President Obama took to the podium of the National Prayer Breakfast to criticize the “terrible deeds” . . . committed “in the name of Christ” throughout the pass two thousand years or so.
“And lest we get on our high horse and think this is unique to some other place, remember that during the Crusades and the Inquisition, people committed terrible deeds in the name of Christ,” he said. “In our home country, slavery and Jim Crow all too often was justified in the name of Christ.”
While the president is right that slavery supporters often sought out validation in Christian theology, it’s also true (but sadly unremarked on by the president) that Christianity was the mobilizing force that stopped slavery throughout the world.
In England, it was the efforts of William Wilberforce, a Christian, that made illegalized the slave trade.

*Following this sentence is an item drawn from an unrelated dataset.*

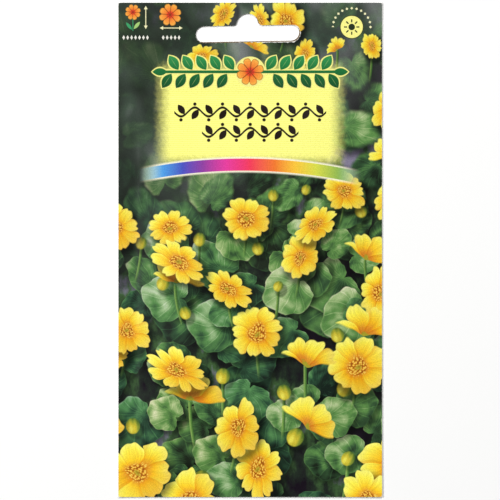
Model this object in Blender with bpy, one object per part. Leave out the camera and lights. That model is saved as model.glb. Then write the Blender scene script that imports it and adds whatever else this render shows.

“Let true Christians then, with becoming earnestness, strive in all things to recommend their profession, and to put to silence the vain scoffs of ignorant objectors. Let them boldly assert the cause of Christ in an age when so many, who bear the name of Christians, are ashamed of Him: and let them consider as devolved on Them the important duty of suspending for a while the fall of their country, and, perhaps, of performing a still more extensive service to society at large; not by busy interference in politics, in which it cannot but be confessed there is much uncertainty; but rather by that sure and radical benefit of restoring the influence of Religion, and of raising the standard of morality.”
Here too, the abolitionist movement was largely a Christian one.
Benjamin Franklin, President of the Pennsylvania Abolition Society said:
That mankind are all formed by the same Almighty Being, alike objects of his care, and equally designed for the enjoyment of happiness, the Christian religion teaches us to believe, and the political creed of Americans fully coincides with the position. . . . [We] earnestly entreat your serious attention to the subject of slavery – that you will be pleased to countenance the restoration of liberty to those unhappy men who alone in this land of freedom are degraded into perpetual bondage and who . . . are groaning in servile subjection.
Benjamin Rush, a signer of the Declaration of Independence, said:
Domestic slavery is repugnant to the principles of Christianity. . . . It is rebellion against the authority of a common Father. It is a practical denial of the extent and efficacy of the death of a common Savior. It is an usurpation of the prerogative of the great Sovereign of the universe who has solemnly claimed an exclusive property in the souls of men.
But sadly, that goes unremarked on by the president. This is the same president who left out “under God” while reciting the Gettysburg Address. It’s almost like he has an agenda or something.